According to Argus estimates, in May, the total oil production of OPEC+ countries amounted to 29.53 million b/d, which is 9.6 million b/d lower than before the onset of military actions in the Middle East, primarily due to reductions in Gulf countries.

For example, according to Argus, oil production in Saudi Arabia increased by 250,000 b/d in May compared to April, reaching 6.57 million b/d, but remained 3.66 million b/d below the target level. In Iran, production dropped by 300,000 b/d to 2.65 million b/d. Production in Russia remained at 9 million b/d, according to Argus.

Sergiy Tereshkin, CEO of Open Oil Market, believes that the increased production cap will allow OPEC+ countries to expand supply after the reopening of the Strait of Hormuz without destabilizing the market, as the production growth will fit within the previously announced frameworks. "Overall, such a strategy is quite rational: it will enable future market share growth without shocks, similar to what happened in March 2020 during the initial collapse of the deal," he says. In that year, Russia announced its exit from the OPEC+ deal effective April 1, and a new agreement was reached on May 1.

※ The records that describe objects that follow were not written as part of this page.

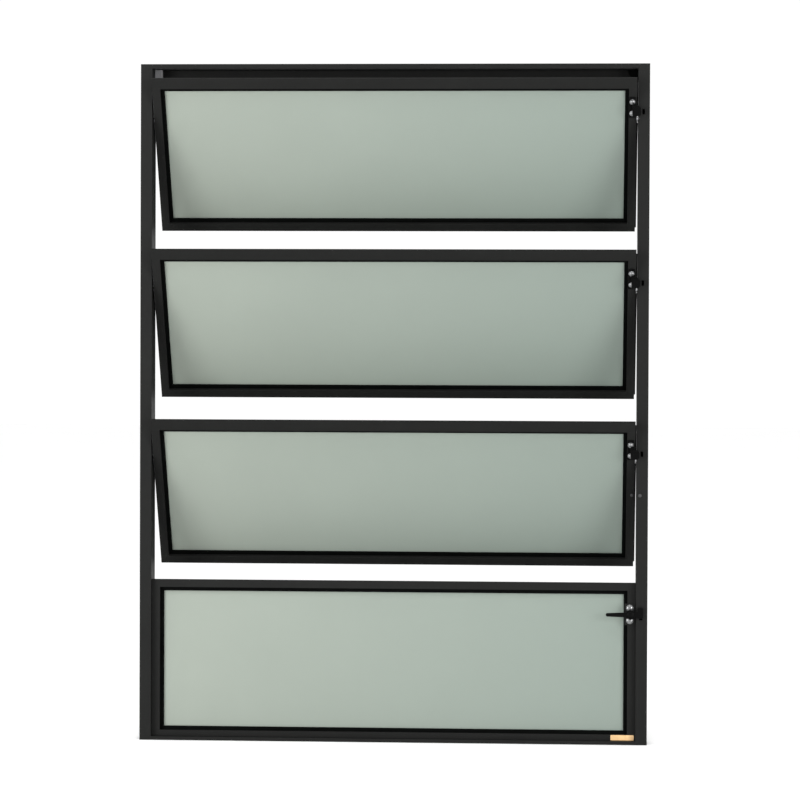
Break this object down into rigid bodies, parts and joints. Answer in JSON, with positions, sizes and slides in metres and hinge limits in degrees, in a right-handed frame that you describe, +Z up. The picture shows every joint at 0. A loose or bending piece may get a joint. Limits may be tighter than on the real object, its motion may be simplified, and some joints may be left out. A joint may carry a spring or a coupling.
{
  "type": "aluminium pivot window",
  "caption": "Narrow black aluminium pivot window: stacked glazed lights that tilt together by a lever and a hidden rod, above a fixed glazed light.",
  "frame": {"origin": "middle of the sill's flat underside, halfway through the frame's depth", "axes": "+X along the sill to the right seen from indoors, +Y outdoors, +Z up"},
  "size_m": [0.6, 0.1099, 0.8],
  "materials": {
    "frame_finish": "satin black powder coat",
    "glass": "grey-green float glass",
    "gasket": "matt black glazing rubber",
    "bushing_plastic": "black nylon",
    "pad_felt": "light grey buffer pad",
    "gusset_rubber": "matt black rubber",
    "steel_pins": "turned steel",
    "rod_metal": "mill finish flat bar",
    "hardware_black": "gloss black enamel on die casting"
  },
  "bodies": {
    "frame": {"frame_head": "frame_finish", "frame_sill": "frame_finish", "frame_jamb_left": "frame_finish", "frame_jamb_right": "frame_finish", "fixed_light_top_rail": "frame_finish", "fixed_light_bottom_rail": "frame_finish", "fixed_light_stile_left": "frame_finish", "fixed_light_stile_right": "frame_finish", "fixed_light_gasket": "gasket", "fixed_light_glass": "glass", "pivot_bushings_left": "bushing_plastic", "pivot_bushings_right": "bushing_plastic", "head_buffer_pad": "pad_felt", "head_corner_gusset": "gusset_rubber", "lever_base": "hardware_black"},
    "sash_1": {"sash_1_top_rail": "frame_finish", "sash_1_bottom_rail": "frame_finish", "sash_1_stile_left": "frame_finish", "sash_1_stile_right": "frame_finish", "sash_1_gasket": "gasket", "sash_1_glass": "glass", "sash_1_bracket": "hardware_black", "sash_1_pivot_pins": "steel_pins"},
    "sash_2": {"sash_2_top_rail": "frame_finish", "sash_2_bottom_rail": "frame_finish", "sash_2_stile_left": "frame_finish", "sash_2_stile_right": "frame_finish", "sash_2_gasket": "gasket", "sash_2_glass": "glass", "sash_2_bracket": "hardware_black", "sash_2_pivot_pins": "steel_pins"},
    "sash_3": {"sash_3_top_rail": "frame_finish", "sash_3_bottom_rail": "frame_finish", "sash_3_stile_left": "frame_finish", "sash_3_stile_right": "frame_finish", "sash_3_gasket": "gasket", "sash_3_glass": "glass", "sash_3_bracket": "hardware_black", "sash_3_pivot_pins": "steel_pins"},
    "rod": {"connecting_rod": "rod_metal"},
    "lever": {"lever_handle": "hardware_black"}
  },
  "joints": [
    {"name": "sash_1_pivot", "type": "hinge", "parent": "frame", "child": "sash_1", "pos_m": [0, 0, 0.735], "axis": [1, 0, 0], "range_deg": [-29, 29]},
    {"name": "sash_2_pivot", "type": "hinge", "parent": "frame", "child": "sash_2", "pos_m": [0, 0, 0.53433], "axis": [1, 0, 0], "range_deg": [-29, 29]},
    {"name": "sash_3_pivot", "type": "hinge", "parent": "frame", "child": "sash_3", "pos_m": [0, 0, 0.33367], "axis": [1, 0, 0], "range_deg": [-29, 29]},
    {"name": "rod_crank", "type": "hinge", "parent": "sash_1", "child": "rod", "pos_m": [0.29, -0.00855, 0.73598], "axis": [1, 0, 0], "range_deg": [-29, 29]},
    {"name": "lever_turn", "type": "hinge", "parent": "frame", "child": "lever", "pos_m": [0.2802, 0, 0.1535], "axis": [0, 1, 0], "range_deg": [-20.3, 20.3]}
  ],
  "couplings": [
    {"joint": "sash_2_pivot", "follows": "sash_1_pivot", "ratio": 1},
    {"joint": "sash_3_pivot", "follows": "sash_1_pivot", "ratio": 1},
    {"joint": "rod_crank", "follows": "sash_1_pivot", "ratio": -1},
    {"joint": "lever_turn", "follows": "sash_1_pivot", "ratio": 0.697}
  ]
}
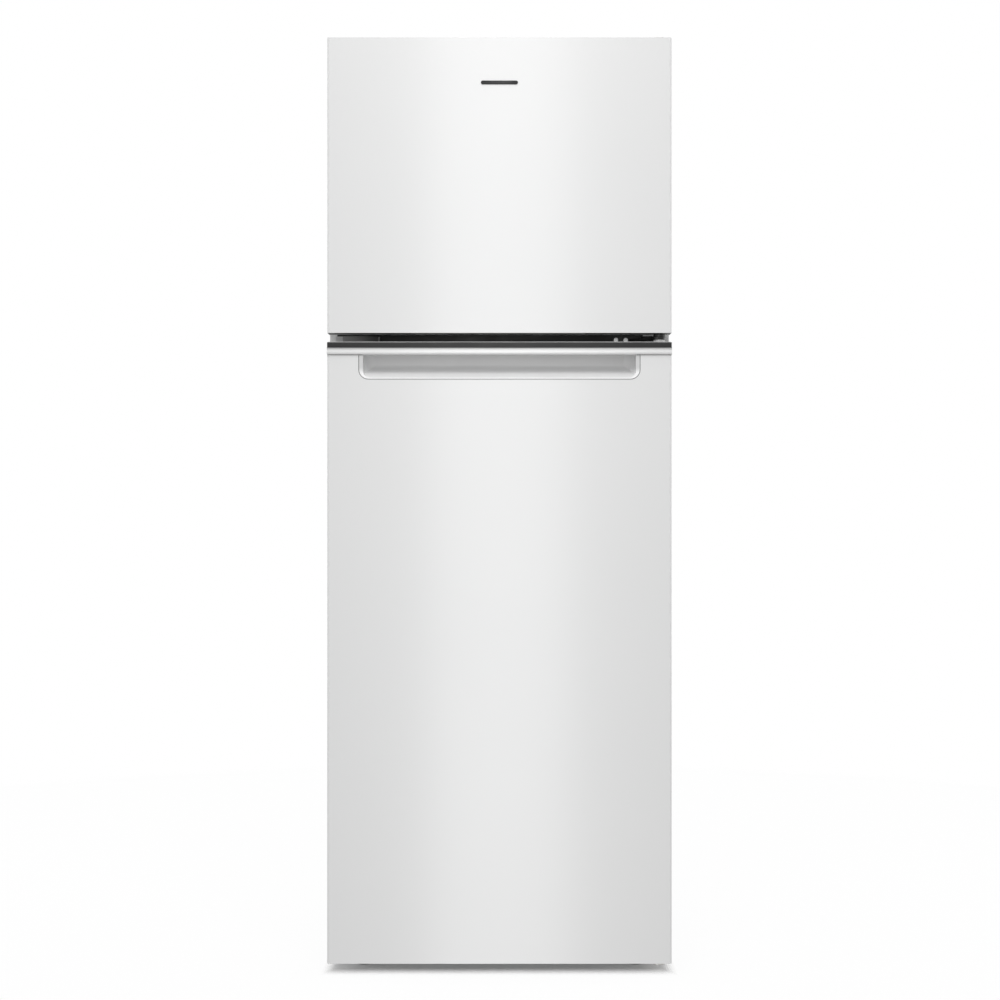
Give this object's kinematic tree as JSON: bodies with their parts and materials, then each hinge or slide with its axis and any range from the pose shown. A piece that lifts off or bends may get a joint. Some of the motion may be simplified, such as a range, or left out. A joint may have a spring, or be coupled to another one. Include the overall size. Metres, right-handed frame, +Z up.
{
  "type": "top-freezer refrigerator",
  "caption": "Upright top-freezer refrigerator: stacked right-hinged doors, a metal pull bar over a recessed pocket in the lower door, shelves, door bins and a sliding crisper.",
  "frame": {"origin": "on the floor, under the middle of the whole closed refrigerator's box", "axes": "+Z up; the doors face -Y; +X is to the right of someone who faces the doors"},
  "size_m": [0.595, 0.6612, 1.634],
  "materials": {
    "white_enamel": "smooth gloss enamel",
    "galvanised_steel": "spangled zinc",
    "insulation": "rigid foam",
    "white_moulding": "smooth",
    "grey_moulding": "fine texture",
    "dark_moulding": "satin",
    "satin_aluminium": "satin anodised",
    "fin_aluminium": "mill",
    "gasket": "matt",
    "zinc_plate": "zinc plated",
    "screw_steel": "bright",
    "black_enamel": "semi-gloss",
    "motor_steel": "satin",
    "black_rubber": "matt",
    "black_plastic": "satin",
    "clear_glass": "tempered",
    "frosted_plastic": "frosted",
    "clear_plastic": "clear"
  },
  "bodies": {
    "cabinet": {"cabinet_wrapper": "white_enamel", "mullion_bar": "white_enamel", "freezer_shelf": "white_enamel", "rear_panel": "galvanised_steel", "base_pan": "galvanised_steel", "rear_cover": "galvanised_steel", "cabinet_foam": "insulation", "freezer_liner": "white_moulding", "fridge_liner": "white_moulding", "evaporator_cover": "white_moulding", "air_duct": "white_moulding", "control_housing": "white_moulding", "top_hinge_cover": "white_moulding", "hinge_hole_plugs": "white_moulding", "fridge_shelf_lower": "white_moulding", "fridge_shelf_upper": "white_moulding", "crisper_cover": "white_moulding", "evaporator": "fin_aluminium", "top_hinge": "zinc_plate", "middle_hinge": "black_enamel", "bottom_hinge": "zinc_plate", "roller_axles": "zinc_plate", "hinge_screws": "screw_steel", "compressor": "black_enamel", "condenser": "black_enamel", "condenser_fan_motor": "motor_steel", "evaporator_fan_motor": "motor_steel", "compressor_grommets": "black_rubber", "cord_gland": "black_rubber", "drain_pan": "grey_moulding", "shelf_glass": "clear_glass", "lamp_lens": "frosted_plastic"},
    "freezer_door": {"freezer_door_skin": "white_enamel", "freezer_door_foam": "insulation", "freezer_door_liner": "white_moulding", "freezer_door_gasket": "gasket", "freezer_door_top_cap": "white_moulding", "freezer_door_bottom_cap": "grey_moulding", "freezer_door_bin_lower": "clear_plastic", "freezer_door_bin_upper": "clear_plastic"},
    "fridge_door": {"fridge_door_skin": "white_enamel", "fridge_door_foam": "insulation", "fridge_door_liner": "white_moulding", "fridge_door_gasket": "gasket", "fridge_door_top_cap": "dark_moulding", "fridge_door_bottom_cap": "grey_moulding", "handle_pocket": "white_moulding", "handle_trim": "satin_aluminium", "fridge_door_bin_lower": "clear_plastic", "fridge_door_bin_middle": "clear_plastic", "fridge_door_bin_upper": "clear_plastic"},
    "crisper": {"crisper_drawer": "clear_plastic"},
    "humidity_control": {"humidity_slider": "grey_moulding"},
    "temperature_dial": {"temperature_knob": "grey_moulding"},
    "evaporator_fan_rotor": {"evaporator_fan": "grey_moulding"},
    "condenser_fan_rotor": {"condenser_fan": "black_plastic"},
    "left_leg": {"leveling_leg_left": "black_plastic"},
    "right_leg": {"leveling_leg_right": "black_plastic"},
    "left_roller": {"rear_roller_left": "black_plastic"},
    "right_roller": {"rear_roller_right": "black_plastic"}
  },
  "joints": [
    {"name": "freezer_door_hinge", "type": "hinge", "parent": "cabinet", "child": "freezer_door", "pos_m": [0.2775, -0.2996, 1.365], "axis": [0, 0, 1], "range_deg": [0, 135]},
    {"name": "fridge_door_hinge", "type": "hinge", "parent": "cabinet", "child": "fridge_door", "pos_m": [0.2775, -0.2996, 0.5575], "axis": [0, 0, 1], "range_deg": [0, 135]},
    {"name": "crisper_slide", "type": "slide", "parent": "cabinet", "child": "crisper", "axis": [0, -1, 0], "range_m": [0, 0.2]},
    {"name": "humidity_slide", "type": "slide", "parent": "cabinet", "child": "humidity_control", "axis": [1, 0, 0], "range_m": [0, 0.04]},
    {"name": "temperature_turn", "type": "hinge", "parent": "cabinet", "child": "temperature_dial", "pos_m": [0.07, -0.1506, 1.042], "axis": [0, -1, 0], "range_deg": [0, 270]},
    {"name": "evaporator_fan_spin", "type": "hinge", "parent": "cabinet", "child": "evaporator_fan_rotor", "pos_m": [0, 0.1914, 1.467], "axis": [0, 1, 0], "continuous": true},
    {"name": "condenser_fan_spin", "type": "hinge", "parent": "cabinet", "child": "condenser_fan_rotor", "pos_m": [-0.03, 0.1834, 0.17325], "axis": [0, 1, 0], "continuous": true},
    {"name": "left_leg_screw", "type": "slide", "parent": "cabinet", "child": "left_leg", "axis": [0, 0, -1], "range_m": [0, 0.015]},
    {"name": "right_leg_screw", "type": "slide", "parent": "cabinet", "child": "right_leg", "axis": [0, 0, -1], "range_m": [0, 0.015]},
    {"name": "left_roller_spin", "type": "hinge", "parent": "cabinet", "child": "left_roller", "pos_m": [-0.2555, 0.2684, 0.014], "axis": [1, 0, 0], "continuous": true},
    {"name": "right_roller_spin", "type": "hinge", "parent": "cabinet", "child": "right_roller", "pos_m": [0.2555, 0.2684, 0.014], "axis": [1, 0, 0], "continuous": true}
  ],
  "couplings": [
    {"joint": "crisper_slide", "follows": "fridge_door_hinge", "m_per_rad": 0.0848}
  ]
}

Financial University expert Igor Yushkov also believes that raising quotas to levels that do not constrain anyone will help avoid shocks to the market in the future, especially after the reopening of the Strait of Hormuz, when prices may naturally drop. Russia, the expert notes, has been unable to meet its quotas for several months due to a lack of investment in the sector and attacks on infrastructure, so a return to production above 9 million b/d would be seen as a good result.